Das feministische Programm der Band besteht also nicht in der Artikulation von Glaubenssätzen oder der Beteuerung von Überzeugungen (was so auch nicht auf Riot Grrrl per se zutrifft), sondern es besteht aus Aneignungen. Angeeignet werden Gesten, Posen, Töne und Rhythmen, mit denen männliche Musikerkollegen so gerne auf der Bühne auftrumpfen. Ein markantes Beispiel für solch eine Aneignung ist die Coverversion des Aerosmith-Songs »Lord of the Thighs«, die auf einer B-Seite der Breeders erschien und in der ersten Hälfte der Neunziger zum Liverepertoire der Band gehörte. Wenn die Bassistin Josephine Wiggs diesen Macho-Alptraum cool und abgebrüht auf der Bühne von sich gibt, merkt man förmlich, wie sie sich dabei ins Fäustchen lacht über die im Text imaginierte Herrschaft über die Oberschenkel der Frau. Ein Musikvideo der Band zur Single »Safari« erzählt eine ähnliche Geschichte: Das Set ist hier haargenau dasselbe wie jenes aus dem Video zu Black Sabbaths »Paranoid«, eine runde weiße Bühne und im Hintergrund eine Videoprojektion. Die Breeders bedienen sich rigoros aus dem Arsenal der Rockmusik und machen deren Zeichen zu ihren eigenen.

Die Bezeichnung »just a bunch of rock chicks« ist also so wahr wie falsch zugleich. Falsch in dem Sinne, als dass die Band wahrlich nicht dem sexistischen Klischee der gackernden Hühner entspricht, und wahr, weil die Breeders eben genau das doch sind: girls with guitars, die möglichst laut sein wollen. Durch die ironische Aneignung dieser Bezeichnung entkräften sie deren ­abwertenden Gehalt, objektivieren sich selbst und stilisieren sich zu »Rockern« – eine Geste, die in der Musik den männlichen Kollegen vorbehalten ist.

Seit dem letzten Album »Mountain Battles« sind zehn Jahre vergangen. In unregelmäßigen Abständen veröffentlichte Kim Deal seitdem Singles unter ihrem eigenen Namen, jeweils zwei Songs auf einer Platte.
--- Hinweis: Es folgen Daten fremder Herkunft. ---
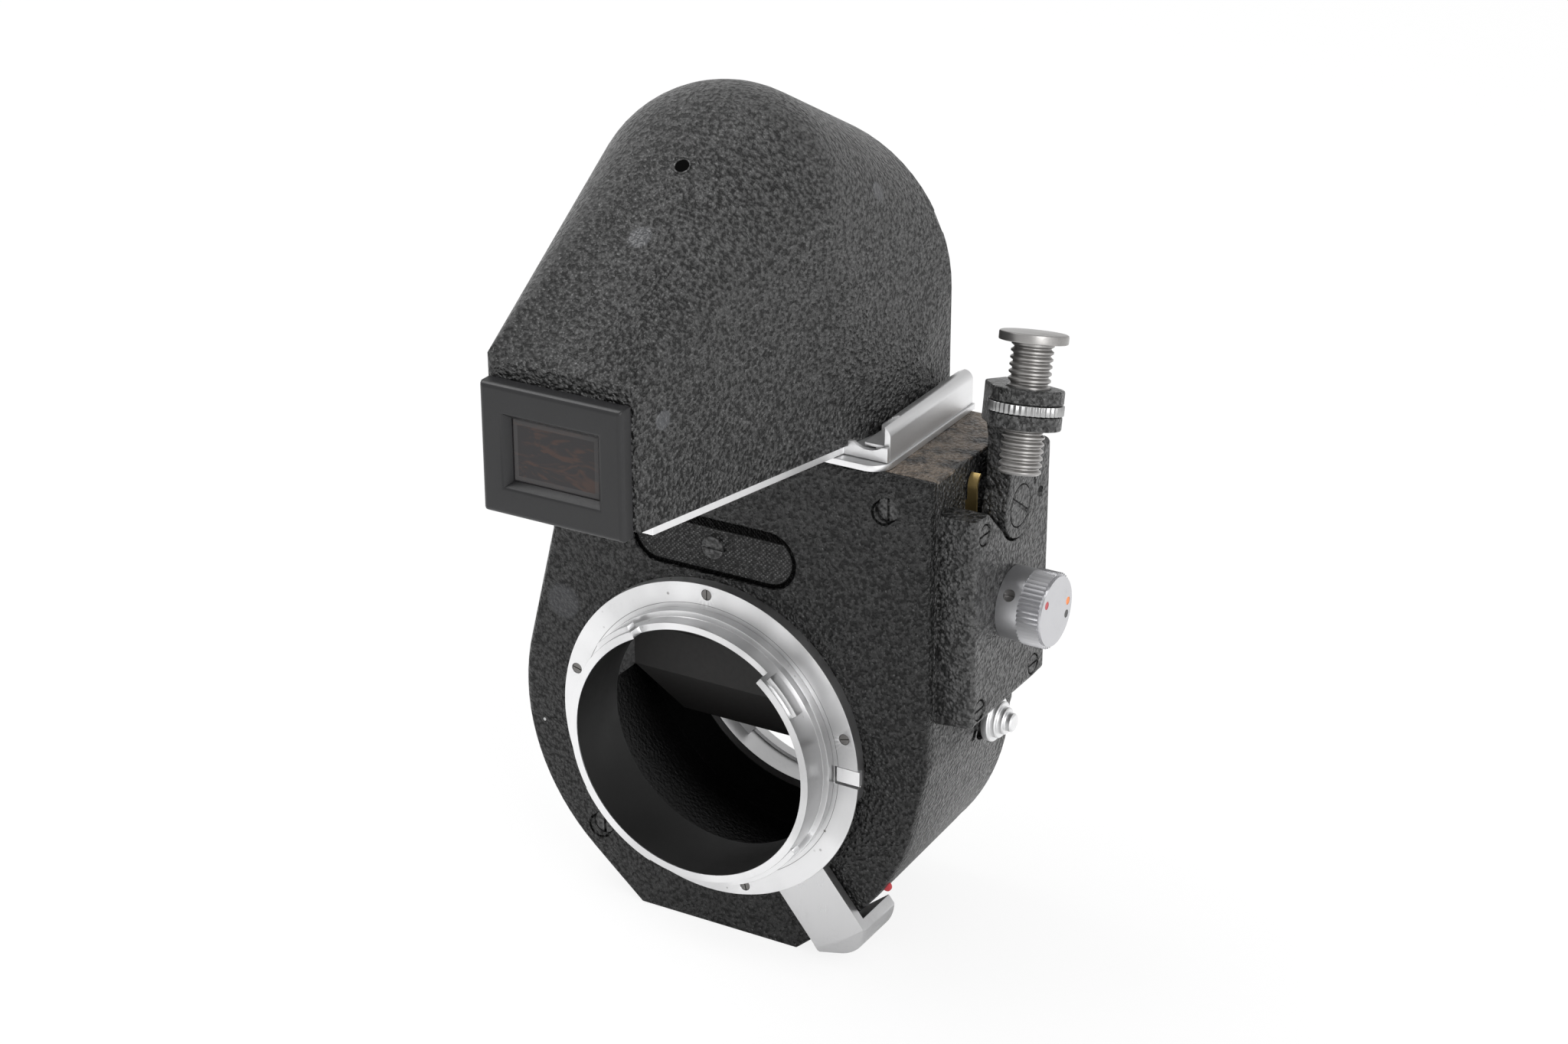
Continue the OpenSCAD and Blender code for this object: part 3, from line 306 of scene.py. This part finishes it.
def axisRadius(place, axis, centre=(0, 0, 0)):  # distance from a line along one axis
    flat = [0 if letter == axis else 1 for letter in "XYZ"]
    away = place.vector("MULTIPLY", place.vector("SUBTRACT", place, centre), flat)
    return place.vector("LENGTH", away, out="Value")


def between(value, low, high):  # 1 where a value lies between two others
    return (value > low) * (value < high)


def larger(one, two):
    return one.math("MAXIMUM", one, two)


enamelLook = {
    "pebbles": 1500,  # lumps in a metre
    "valleyShade": grey(0.001),
    "mound": (0.066, 0.066, 0.066),
    "worn": (0.052, 0.054, 0.060, 1),
    "rough": 0.36,
    "depth": 0.00045,
    "drift": 0.00025,  # how far lumps are pushed out of their pattern
    "inside": grey(0.008),
    "settledDust": (0.30, 0.235, 0.18, 1),
    "flecks": grey(0.3),
    "chip": grey(0.55),
    # painted shade in the gap round sunk screws
    "gap": grey(0.002),
    "gapWidth": 0.35,  # millimetres
    "plateRecessShade": grey(0.0015),
}
plateLook = {
    "rim": (0.00085, 0.00055),  # distances from its edge between which painted shade darkens the groove round the recessed plate
    "top": (0.00175, 0.00135),  # the same for the painted shadow under its upper edge
    "hatch": 4600.0,  # radians in a metre
}
shellHollow = {  # limits of its walls, in metres
    "width": (-0.02555, 0.02555),
    "depth": (0.0041, 0.0309),
    "height": (-0.034, 0.0466),
    "bowlRadius": 0.03245,
    "bowlDepth": (0.0041, 0.0332),
    "levelTop": 0.0486,
}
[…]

Einer ist besonders schön: »Are you mine?«, der von ihrer an Alzheimer erkrankten Mutter handelt, die ihrer Tochter diese Frage immer wieder stellte, weil sie sich nicht mehr an sie erinnern konnte. Um sie zu pflegen, zog Kim Deal vor Jahren zurück in ihren Geburtsort, Dayton im US-Bundesstaat Ohio. Zu den Pixies kehrte sie noch einmal zurück, nahm mit ihnen aber, sogar öffentlichen Videoauf­rufen der anderen Bandmitglieder trotzend, keine Platte mehr auf. ­Dafür wurde gemeinsam getourt, man brauche das Geld, wurde verlautbart.

Im Oktober 2017 erschien eine neue Single, »Wait in the Car«, die erste Veröffentlichung der Breeders seit der EP »Fate to Fatal«, die 2009 herauskam. Mittlerweile spielen sie wieder in der Besetzung aus Zeiten von »Last Splash« und tourten Ende des vergangenen Jahres zusammen durch die USA und Europa. Aber ein neues Album? Fehlanzeige. Zwar hat ihr Label 4AD angekündigt, die Band arbeite seit geraumer Zeit an neuem Material, das im Lauf des Jahres erscheinen solle, aber weder ein Titel noch das genaue Datum sind bislang bekannt. So beginnt das Musikjahr 2018 also mit dem Warten auf den neuen Langspieler jener grandiosen Band, die es geschafft hat, auch nach fast 30 Jahren nicht nur immer noch zu existieren, sondern auch phantastisch zu klingen. Hoffentlich lassen die Breeders uns nicht zu ­lange zappeln.